- [Required work]:
Look below for the line containing "const jewelryBox = new THREE.Group();"; from there through the line containing "if empty is", both lines included, please set down each line exactly and nothing else.

━━━ Material ━━━

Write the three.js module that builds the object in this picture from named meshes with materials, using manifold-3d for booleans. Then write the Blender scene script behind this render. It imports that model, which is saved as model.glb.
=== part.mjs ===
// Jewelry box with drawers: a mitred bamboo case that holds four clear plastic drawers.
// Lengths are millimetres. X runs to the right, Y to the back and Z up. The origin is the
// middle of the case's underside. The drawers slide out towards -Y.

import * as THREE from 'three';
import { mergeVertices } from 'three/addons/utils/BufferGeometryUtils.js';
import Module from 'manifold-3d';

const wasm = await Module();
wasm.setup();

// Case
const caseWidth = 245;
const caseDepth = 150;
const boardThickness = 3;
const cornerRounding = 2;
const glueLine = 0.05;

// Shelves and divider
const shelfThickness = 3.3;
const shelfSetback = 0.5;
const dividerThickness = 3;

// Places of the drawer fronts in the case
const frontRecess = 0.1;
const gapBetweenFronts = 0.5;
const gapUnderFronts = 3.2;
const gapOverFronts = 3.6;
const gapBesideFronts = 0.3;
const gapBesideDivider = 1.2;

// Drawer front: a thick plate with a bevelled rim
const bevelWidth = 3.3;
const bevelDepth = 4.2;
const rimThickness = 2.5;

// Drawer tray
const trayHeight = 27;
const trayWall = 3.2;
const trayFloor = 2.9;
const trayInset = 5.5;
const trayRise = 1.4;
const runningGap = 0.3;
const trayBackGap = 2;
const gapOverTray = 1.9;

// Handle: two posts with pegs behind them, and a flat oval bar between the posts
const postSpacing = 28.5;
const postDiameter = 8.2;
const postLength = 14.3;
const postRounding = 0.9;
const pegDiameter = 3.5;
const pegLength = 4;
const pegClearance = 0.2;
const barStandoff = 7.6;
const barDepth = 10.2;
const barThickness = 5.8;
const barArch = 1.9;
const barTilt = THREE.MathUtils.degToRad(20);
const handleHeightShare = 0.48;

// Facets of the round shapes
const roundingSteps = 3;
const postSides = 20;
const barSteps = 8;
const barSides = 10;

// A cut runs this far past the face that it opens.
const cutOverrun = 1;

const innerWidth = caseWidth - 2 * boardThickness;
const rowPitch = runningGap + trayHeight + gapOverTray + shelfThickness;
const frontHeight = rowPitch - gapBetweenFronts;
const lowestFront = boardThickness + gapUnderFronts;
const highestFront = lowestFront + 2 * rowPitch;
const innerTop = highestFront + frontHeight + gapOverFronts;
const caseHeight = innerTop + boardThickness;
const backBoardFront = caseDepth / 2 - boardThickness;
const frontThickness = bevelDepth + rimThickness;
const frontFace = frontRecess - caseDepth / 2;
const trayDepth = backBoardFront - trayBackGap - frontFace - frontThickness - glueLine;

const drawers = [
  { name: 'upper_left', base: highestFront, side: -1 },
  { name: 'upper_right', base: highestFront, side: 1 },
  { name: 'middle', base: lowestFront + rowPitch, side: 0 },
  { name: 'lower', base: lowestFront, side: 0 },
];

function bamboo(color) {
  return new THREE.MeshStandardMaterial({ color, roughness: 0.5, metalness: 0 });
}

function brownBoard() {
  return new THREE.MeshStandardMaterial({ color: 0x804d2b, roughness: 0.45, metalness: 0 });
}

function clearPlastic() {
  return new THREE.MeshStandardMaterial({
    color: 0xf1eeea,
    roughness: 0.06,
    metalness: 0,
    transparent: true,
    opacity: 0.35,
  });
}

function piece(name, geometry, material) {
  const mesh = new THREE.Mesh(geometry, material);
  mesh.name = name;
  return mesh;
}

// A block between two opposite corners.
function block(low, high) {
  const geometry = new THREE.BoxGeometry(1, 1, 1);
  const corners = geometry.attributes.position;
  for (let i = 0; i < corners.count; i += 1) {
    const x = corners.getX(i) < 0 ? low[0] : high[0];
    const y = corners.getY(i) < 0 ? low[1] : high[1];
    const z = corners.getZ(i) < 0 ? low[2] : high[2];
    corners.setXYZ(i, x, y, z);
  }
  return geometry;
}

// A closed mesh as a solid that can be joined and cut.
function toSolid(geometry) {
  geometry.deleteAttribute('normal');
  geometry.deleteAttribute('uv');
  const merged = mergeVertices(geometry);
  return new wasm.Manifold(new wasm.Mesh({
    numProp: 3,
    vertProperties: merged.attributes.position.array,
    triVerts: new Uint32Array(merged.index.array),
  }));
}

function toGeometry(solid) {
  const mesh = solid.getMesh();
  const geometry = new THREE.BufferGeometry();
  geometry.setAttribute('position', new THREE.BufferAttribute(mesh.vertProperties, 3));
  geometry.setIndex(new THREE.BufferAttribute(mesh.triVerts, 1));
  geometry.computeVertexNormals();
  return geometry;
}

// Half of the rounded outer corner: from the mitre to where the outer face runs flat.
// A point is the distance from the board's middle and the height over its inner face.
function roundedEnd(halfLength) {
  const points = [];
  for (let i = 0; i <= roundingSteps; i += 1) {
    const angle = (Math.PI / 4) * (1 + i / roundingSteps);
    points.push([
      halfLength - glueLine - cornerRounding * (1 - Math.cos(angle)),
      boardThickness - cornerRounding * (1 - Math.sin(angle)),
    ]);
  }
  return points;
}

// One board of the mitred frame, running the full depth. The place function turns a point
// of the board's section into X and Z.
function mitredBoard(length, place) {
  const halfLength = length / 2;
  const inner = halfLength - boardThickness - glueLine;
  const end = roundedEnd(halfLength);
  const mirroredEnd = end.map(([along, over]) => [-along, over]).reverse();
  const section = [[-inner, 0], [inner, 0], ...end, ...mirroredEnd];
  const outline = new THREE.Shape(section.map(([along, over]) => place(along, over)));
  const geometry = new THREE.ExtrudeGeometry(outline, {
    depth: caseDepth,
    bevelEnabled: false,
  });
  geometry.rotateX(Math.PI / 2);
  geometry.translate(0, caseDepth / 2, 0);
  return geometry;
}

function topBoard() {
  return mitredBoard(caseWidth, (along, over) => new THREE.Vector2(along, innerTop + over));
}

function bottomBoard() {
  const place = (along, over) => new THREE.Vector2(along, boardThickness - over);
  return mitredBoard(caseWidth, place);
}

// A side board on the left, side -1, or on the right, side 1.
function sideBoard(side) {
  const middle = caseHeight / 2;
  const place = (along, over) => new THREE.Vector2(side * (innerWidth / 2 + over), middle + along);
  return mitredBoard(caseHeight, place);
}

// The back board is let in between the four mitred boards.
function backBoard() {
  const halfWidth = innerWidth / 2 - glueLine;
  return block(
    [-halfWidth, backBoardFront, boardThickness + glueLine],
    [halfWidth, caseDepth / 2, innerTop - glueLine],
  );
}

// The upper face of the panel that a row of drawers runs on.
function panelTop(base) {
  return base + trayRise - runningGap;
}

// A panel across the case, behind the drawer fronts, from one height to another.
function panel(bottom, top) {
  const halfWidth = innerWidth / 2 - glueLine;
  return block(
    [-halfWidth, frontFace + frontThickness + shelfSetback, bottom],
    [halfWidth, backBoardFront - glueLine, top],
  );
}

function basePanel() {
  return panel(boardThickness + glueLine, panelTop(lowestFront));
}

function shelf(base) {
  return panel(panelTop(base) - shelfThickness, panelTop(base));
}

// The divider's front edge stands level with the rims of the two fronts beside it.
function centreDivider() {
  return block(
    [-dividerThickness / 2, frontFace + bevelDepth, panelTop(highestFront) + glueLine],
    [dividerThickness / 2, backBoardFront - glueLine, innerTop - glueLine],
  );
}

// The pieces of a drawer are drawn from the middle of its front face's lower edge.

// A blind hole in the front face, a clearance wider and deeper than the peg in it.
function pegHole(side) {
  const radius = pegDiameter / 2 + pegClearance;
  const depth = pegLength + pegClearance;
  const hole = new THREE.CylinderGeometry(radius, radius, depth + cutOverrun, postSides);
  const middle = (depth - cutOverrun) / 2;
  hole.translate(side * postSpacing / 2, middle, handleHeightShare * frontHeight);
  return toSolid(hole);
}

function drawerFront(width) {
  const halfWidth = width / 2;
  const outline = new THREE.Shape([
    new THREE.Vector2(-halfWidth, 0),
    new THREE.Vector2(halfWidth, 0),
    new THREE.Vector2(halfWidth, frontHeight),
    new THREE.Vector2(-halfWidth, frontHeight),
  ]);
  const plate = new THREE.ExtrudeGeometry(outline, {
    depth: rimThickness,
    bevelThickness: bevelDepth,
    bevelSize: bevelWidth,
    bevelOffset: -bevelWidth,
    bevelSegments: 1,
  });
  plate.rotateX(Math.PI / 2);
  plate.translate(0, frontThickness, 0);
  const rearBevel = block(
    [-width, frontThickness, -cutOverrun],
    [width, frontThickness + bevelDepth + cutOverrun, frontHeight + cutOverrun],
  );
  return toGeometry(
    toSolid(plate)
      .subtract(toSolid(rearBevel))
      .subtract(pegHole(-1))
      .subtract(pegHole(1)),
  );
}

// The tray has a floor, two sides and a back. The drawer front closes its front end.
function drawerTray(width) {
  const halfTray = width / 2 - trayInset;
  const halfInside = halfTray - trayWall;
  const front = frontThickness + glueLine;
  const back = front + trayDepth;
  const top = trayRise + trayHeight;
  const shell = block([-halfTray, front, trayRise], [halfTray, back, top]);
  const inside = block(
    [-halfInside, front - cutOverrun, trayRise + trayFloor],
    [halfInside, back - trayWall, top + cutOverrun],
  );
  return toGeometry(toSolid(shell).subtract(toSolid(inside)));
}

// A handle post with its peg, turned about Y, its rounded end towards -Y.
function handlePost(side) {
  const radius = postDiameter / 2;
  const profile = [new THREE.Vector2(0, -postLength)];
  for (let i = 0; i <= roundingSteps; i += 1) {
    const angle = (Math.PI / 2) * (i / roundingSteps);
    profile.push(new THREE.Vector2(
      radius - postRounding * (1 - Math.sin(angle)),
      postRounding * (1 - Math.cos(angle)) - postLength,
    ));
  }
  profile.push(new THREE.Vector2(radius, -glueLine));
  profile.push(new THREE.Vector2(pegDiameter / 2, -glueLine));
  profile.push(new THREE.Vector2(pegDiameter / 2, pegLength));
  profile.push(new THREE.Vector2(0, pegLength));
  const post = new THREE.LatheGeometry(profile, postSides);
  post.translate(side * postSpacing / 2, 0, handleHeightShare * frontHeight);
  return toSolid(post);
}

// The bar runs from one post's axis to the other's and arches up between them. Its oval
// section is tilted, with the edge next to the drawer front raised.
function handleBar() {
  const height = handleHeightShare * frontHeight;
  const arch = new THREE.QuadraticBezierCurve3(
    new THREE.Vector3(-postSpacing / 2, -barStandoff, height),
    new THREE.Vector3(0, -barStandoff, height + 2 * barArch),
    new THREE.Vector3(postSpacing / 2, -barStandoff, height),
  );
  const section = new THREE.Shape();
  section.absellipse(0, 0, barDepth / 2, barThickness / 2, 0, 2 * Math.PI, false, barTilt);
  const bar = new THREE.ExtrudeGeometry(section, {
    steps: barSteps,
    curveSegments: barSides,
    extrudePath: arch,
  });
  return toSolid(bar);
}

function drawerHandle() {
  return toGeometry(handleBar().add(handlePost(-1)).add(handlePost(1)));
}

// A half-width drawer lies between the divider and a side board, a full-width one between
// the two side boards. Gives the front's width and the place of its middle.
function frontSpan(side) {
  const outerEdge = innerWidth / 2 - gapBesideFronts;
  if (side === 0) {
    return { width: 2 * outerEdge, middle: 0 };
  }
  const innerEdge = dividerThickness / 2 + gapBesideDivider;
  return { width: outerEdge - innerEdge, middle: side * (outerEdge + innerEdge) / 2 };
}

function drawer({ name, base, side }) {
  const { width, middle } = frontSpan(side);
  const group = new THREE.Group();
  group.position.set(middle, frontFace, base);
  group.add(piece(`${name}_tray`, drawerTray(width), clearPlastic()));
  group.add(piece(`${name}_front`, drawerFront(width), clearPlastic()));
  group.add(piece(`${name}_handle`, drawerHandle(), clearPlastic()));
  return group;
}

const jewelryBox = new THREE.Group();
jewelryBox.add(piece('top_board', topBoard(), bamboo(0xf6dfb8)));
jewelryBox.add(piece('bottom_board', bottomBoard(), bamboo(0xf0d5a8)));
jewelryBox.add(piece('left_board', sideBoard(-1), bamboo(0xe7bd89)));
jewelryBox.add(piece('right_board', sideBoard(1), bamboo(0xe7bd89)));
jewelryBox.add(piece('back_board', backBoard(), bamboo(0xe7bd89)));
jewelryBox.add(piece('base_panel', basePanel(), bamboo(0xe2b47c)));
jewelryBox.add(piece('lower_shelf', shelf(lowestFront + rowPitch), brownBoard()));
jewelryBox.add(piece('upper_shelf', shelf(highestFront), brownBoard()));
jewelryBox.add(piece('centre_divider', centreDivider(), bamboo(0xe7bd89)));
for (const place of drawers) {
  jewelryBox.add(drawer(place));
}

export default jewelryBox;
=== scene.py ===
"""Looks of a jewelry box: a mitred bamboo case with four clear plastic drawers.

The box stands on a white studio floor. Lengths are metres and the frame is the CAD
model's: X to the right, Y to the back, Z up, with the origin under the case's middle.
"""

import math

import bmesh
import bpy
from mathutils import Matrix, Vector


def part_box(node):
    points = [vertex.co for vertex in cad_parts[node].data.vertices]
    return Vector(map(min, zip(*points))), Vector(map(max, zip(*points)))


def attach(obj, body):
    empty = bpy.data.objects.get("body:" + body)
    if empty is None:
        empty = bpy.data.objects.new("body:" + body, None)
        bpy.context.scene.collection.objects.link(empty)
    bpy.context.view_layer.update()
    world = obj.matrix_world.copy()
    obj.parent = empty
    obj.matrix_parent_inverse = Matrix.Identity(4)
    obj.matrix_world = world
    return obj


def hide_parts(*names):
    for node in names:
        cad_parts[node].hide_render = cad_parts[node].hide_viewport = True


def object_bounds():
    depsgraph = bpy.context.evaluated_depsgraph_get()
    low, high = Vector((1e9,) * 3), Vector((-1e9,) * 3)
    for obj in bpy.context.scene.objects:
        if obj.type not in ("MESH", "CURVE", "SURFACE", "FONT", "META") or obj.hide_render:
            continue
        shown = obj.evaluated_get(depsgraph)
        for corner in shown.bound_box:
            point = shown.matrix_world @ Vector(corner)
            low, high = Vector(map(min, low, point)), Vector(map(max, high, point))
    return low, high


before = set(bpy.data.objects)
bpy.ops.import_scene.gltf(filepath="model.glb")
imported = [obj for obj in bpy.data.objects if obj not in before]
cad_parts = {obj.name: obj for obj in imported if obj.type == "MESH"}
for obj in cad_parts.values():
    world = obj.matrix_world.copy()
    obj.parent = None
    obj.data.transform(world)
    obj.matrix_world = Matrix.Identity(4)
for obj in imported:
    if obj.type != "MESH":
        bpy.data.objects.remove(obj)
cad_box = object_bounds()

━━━

- [Final answer]:
const jewelryBox = new THREE.Group();
jewelryBox.add(piece('top_board', topBoard(), bamboo(0xf6dfb8)));
jewelryBox.add(piece('bottom_board', bottomBoard(), bamboo(0xf0d5a8)));
jewelryBox.add(piece('left_board', sideBoard(-1), bamboo(0xe7bd89)));
jewelryBox.add(piece('right_board', sideBoard(1), bamboo(0xe7bd89)));
jewelryBox.add(piece('back_board', backBoard(), bamboo(0xe7bd89)));
jewelryBox.add(piece('base_panel', basePanel(), bamboo(0xe2b47c)));
jewelryBox.add(piece('lower_shelf', shelf(lowestFront + rowPitch), brownBoard()));
jewelryBox.add(piece('upper_shelf', shelf(highestFront), brownBoard()));
jewelryBox.add(piece('centre_divider', centreDivider(), bamboo(0xe7bd89)));
for (const place of drawers) {
  jewelryBox.add(drawer(place));
}

export default jewelryBox;
=== scene.py ===
"""Looks of a jewelry box: a mitred bamboo case with four clear plastic drawers.

The box stands on a white studio floor. Lengths are metres and the frame is the CAD
model's: X to the right, Y to the back, Z up, with the origin under the case's middle.
"""

import math

import bmesh
import bpy
from mathutils import Matrix, Vector


def part_box(node):
    points = [vertex.co for vertex in cad_parts[node].data.vertices]
    return Vector(map(min, zip(*points))), Vector(map(max, zip(*points)))


def attach(obj, body):
    empty = bpy.data.objects.get("body:" + body)
    if empty is None:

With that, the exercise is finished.